• [Job]:
From the line containing "for (const [name, path]" through the line containing "if empty is", retype each line exactly; include both end lines and nothing beyond them.
-------- Provided material --------
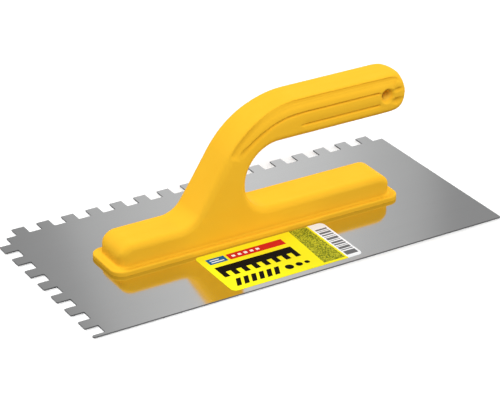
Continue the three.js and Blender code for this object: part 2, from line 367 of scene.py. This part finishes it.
--------
-------- Provided material --------
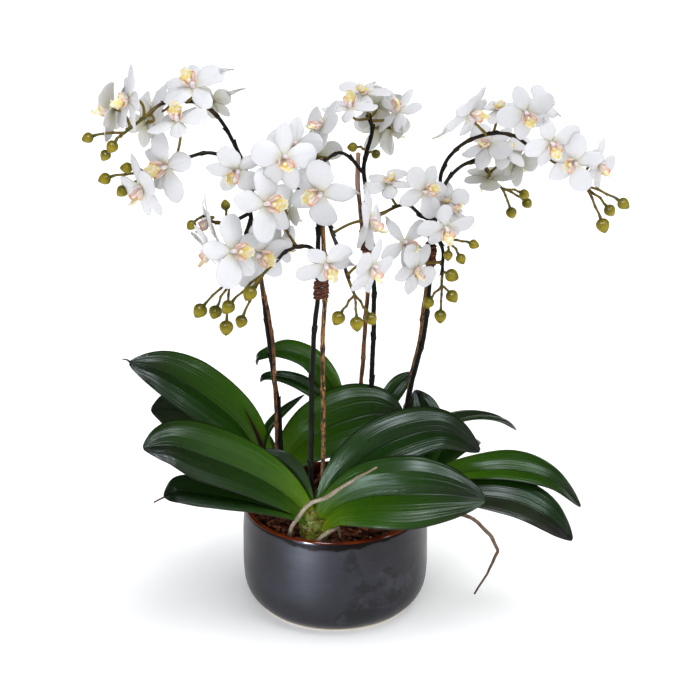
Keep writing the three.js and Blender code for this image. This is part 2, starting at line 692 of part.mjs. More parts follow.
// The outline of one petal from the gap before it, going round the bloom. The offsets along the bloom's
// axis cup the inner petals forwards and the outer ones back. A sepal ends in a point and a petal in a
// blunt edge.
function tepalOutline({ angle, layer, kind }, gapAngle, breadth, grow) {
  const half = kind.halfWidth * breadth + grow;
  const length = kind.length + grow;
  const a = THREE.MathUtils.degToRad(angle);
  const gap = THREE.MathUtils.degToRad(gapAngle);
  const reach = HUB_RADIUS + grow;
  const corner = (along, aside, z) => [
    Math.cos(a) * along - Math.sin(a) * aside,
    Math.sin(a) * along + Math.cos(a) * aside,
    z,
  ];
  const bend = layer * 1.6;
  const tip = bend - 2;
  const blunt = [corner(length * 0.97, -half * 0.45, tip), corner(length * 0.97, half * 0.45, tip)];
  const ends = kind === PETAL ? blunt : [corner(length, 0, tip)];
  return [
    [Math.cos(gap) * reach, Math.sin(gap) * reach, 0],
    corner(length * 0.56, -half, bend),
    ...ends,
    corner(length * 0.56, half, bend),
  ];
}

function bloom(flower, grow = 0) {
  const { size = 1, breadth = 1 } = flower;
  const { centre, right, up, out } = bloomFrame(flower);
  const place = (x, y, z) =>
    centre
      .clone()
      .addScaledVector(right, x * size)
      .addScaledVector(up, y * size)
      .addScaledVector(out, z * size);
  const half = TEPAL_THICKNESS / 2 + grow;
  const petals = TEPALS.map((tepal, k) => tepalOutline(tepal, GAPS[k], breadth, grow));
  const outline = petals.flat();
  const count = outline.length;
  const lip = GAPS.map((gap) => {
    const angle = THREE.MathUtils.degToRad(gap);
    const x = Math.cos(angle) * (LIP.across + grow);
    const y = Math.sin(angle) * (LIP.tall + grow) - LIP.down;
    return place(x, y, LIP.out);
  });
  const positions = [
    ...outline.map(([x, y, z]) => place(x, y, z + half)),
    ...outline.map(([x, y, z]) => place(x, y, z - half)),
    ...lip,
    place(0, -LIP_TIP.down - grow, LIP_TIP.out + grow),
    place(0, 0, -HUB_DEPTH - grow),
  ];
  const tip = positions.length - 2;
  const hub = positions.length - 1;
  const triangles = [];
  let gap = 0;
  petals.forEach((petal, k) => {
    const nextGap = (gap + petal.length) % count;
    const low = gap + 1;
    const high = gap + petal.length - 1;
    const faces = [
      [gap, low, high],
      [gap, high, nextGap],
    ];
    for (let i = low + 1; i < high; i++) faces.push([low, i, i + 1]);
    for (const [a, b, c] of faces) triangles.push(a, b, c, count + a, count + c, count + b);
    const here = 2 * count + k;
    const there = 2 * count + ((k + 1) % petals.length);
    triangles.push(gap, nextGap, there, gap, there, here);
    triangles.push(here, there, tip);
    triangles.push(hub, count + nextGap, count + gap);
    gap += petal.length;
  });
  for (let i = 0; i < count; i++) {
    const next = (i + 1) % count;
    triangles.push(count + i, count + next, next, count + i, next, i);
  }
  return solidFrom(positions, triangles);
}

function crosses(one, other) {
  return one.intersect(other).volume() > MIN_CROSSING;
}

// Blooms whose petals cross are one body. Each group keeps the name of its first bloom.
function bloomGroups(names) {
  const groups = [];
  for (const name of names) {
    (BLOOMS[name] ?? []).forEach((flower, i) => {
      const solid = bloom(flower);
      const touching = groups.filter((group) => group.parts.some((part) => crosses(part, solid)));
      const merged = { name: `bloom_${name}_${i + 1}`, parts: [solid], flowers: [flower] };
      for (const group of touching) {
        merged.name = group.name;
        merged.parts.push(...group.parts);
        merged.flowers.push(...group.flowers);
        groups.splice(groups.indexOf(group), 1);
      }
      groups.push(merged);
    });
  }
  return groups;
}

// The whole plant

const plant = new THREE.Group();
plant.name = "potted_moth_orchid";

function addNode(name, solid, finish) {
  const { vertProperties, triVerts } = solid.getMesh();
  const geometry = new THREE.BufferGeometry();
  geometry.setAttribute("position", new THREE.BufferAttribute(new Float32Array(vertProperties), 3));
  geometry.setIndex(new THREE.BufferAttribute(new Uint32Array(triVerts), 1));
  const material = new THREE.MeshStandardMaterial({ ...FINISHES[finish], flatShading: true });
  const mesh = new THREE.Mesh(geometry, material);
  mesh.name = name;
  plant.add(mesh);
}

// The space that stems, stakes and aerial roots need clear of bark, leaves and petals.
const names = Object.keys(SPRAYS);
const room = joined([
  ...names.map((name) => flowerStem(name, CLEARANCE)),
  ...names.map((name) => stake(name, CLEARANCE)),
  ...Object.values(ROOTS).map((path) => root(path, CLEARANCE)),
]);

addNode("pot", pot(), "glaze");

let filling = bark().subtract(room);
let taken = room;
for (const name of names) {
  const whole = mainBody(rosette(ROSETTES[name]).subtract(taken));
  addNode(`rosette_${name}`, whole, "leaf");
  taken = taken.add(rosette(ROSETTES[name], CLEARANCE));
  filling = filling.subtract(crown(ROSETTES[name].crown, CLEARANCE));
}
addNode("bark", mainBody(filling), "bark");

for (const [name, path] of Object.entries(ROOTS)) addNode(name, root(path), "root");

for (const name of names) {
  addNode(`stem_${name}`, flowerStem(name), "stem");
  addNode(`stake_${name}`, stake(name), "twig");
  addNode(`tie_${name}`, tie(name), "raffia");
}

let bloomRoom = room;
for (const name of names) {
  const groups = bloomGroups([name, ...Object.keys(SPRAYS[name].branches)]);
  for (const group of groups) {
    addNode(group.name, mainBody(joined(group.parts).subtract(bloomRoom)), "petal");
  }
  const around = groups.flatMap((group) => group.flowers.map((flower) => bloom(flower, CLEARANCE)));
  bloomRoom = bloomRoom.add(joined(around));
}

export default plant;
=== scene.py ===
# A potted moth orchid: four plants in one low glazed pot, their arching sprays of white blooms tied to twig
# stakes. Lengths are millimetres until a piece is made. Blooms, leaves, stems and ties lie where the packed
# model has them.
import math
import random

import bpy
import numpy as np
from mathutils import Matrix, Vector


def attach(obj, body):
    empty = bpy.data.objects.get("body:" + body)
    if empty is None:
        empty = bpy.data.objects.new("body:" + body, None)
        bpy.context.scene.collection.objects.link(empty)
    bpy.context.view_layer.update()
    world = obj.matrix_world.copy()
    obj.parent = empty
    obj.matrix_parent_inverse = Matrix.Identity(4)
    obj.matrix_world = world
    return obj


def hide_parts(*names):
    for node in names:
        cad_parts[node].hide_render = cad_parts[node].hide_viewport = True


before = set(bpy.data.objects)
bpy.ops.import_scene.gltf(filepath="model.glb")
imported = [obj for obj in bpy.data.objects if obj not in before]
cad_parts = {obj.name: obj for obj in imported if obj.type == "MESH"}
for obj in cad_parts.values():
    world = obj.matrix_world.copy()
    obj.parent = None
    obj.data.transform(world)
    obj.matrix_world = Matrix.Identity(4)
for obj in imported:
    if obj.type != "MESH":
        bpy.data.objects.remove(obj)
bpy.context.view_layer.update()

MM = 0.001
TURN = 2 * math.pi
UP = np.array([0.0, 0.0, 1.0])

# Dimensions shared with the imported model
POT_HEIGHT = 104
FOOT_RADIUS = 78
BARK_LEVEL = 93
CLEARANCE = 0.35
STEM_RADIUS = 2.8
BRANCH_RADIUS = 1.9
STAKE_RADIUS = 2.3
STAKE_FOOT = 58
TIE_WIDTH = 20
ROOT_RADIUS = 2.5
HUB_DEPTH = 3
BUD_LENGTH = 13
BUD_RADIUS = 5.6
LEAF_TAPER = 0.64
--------
• [Correct answer]:
for (const [name, path] of Object.entries(ROOTS)) addNode(name, root(path), "root");

for (const name of names) {
  addNode(`stem_${name}`, flowerStem(name), "stem");
  addNode(`stake_${name}`, stake(name), "twig");
  addNode(`tie_${name}`, tie(name), "raffia");
}

let bloomRoom = room;
for (const name of names) {
  const groups = bloomGroups([name, ...Object.keys(SPRAYS[name].branches)]);
  for (const group of groups) {
    addNode(group.name, mainBody(joined(group.parts).subtract(bloomRoom)), "petal");
  }
  const around = groups.flatMap((group) => group.flowers.map((flower) => bloom(flower, CLEARANCE)));
  bloomRoom = bloomRoom.add(joined(around));
}

export default plant;
=== scene.py ===
# A potted moth orchid: four plants in one low glazed pot, their arching sprays of white blooms tied to twig
# stakes. Lengths are millimetres until a piece is made. Blooms, leaves, stems and ties lie where the packed
# model has them.
import math
import random

import bpy
import numpy as np
from mathutils import Matrix, Vector


def attach(obj, body):
    empty = bpy.data.objects.get("body:" + body)
    if empty is None:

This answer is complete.